YOUR TASK
Please copy the lines below exactly, from the first one through the line showing "under construction: short".

INFORMATION SUPPLIED
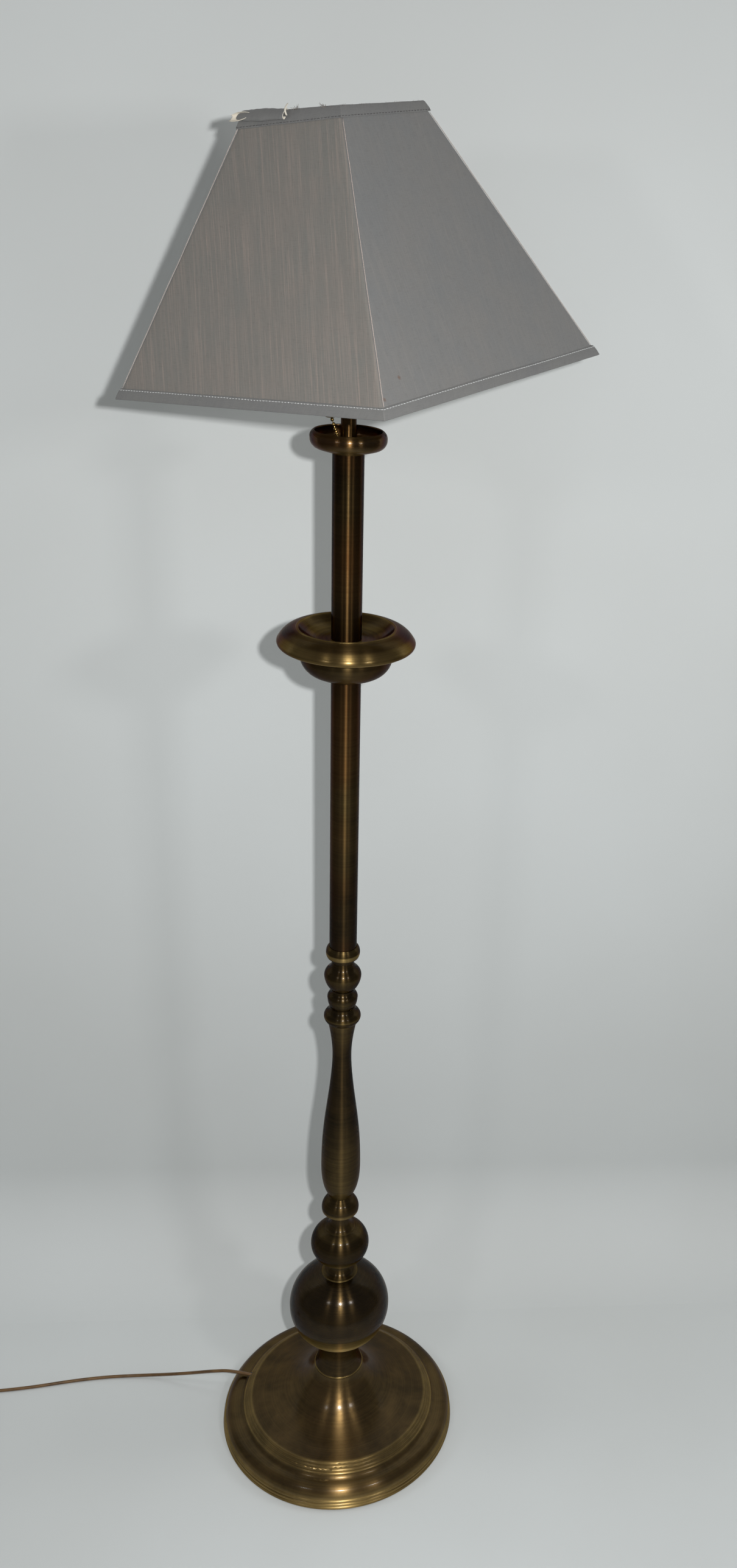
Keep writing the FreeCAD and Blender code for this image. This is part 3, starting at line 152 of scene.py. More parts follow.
# ---- node material kit -----------------------------------------------------------------------
class Kit:
    """A material under construction: short calls that add and join its nodes."""

    def __init__(self, name):
        self.mat = bpy.data.materials.new(name)
        self.mat.use_nodes = True
        self.tree = self.mat.node_tree
        self.shader = self.tree.nodes["Principled BSDF"]
        self.out = self.tree.nodes["Material Output"]
        self.coords = self.tree.nodes.new("ShaderNodeTexCoord")
        self.place = self.coords.outputs["Object"]

    def node(self, kind, **values):
        n = self.tree.nodes.new(kind)
        for key, value in values.items():
            setattr(n, key, value)
        return n

    def link(self, a, b):
        self.tree.links.new(a, b)

    def give(self, socket, value):
        if isinstance(value, bpy.types.NodeSocket):
            self.link(value, socket)
        elif isinstance(value, tuple) and len(value) == 3 and len(socket.default_value) == 4:
            socket.default_value = (*value, 1)
        else:
            socket.default_value = value

    def set(self, **values):
        for key, value in values.items():
            self.give(self.shader.inputs[key.replace("_", " ")], value)

    def math(self, op, a, b=0.0, clamp=False):
        n = self.node("ShaderNodeMath", operation=op, use_clamp=clamp)
        self.give(n.inputs[0], a)
        self.give(n.inputs[1], b)
        return n.outputs[0]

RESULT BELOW
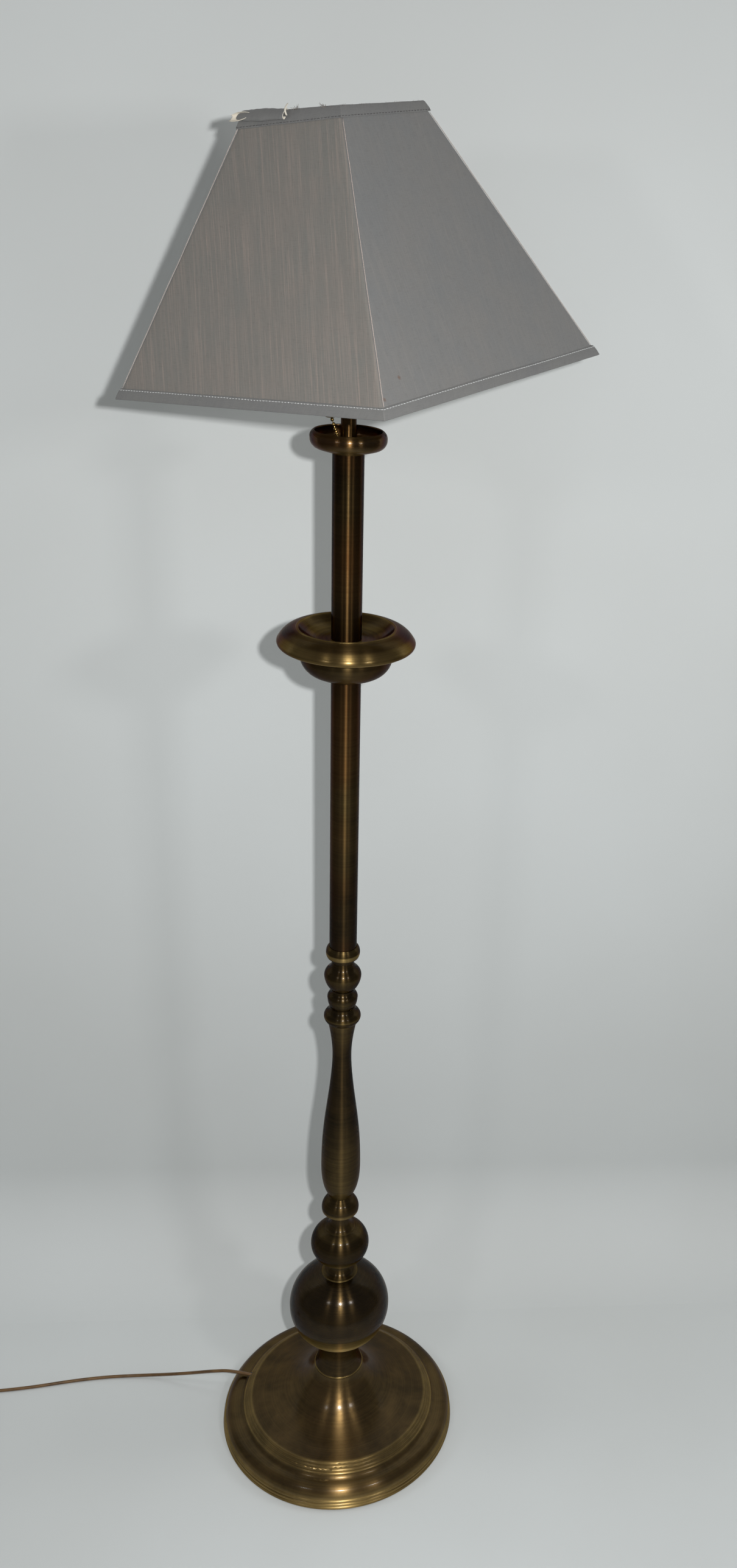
Keep writing the FreeCAD and Blender code for this image. This is part 3, starting at line 152 of scene.py. More parts follow.
# ---- node material kit -----------------------------------------------------------------------
class Kit:
    """A material under construction: short calls that add and join its nodes."""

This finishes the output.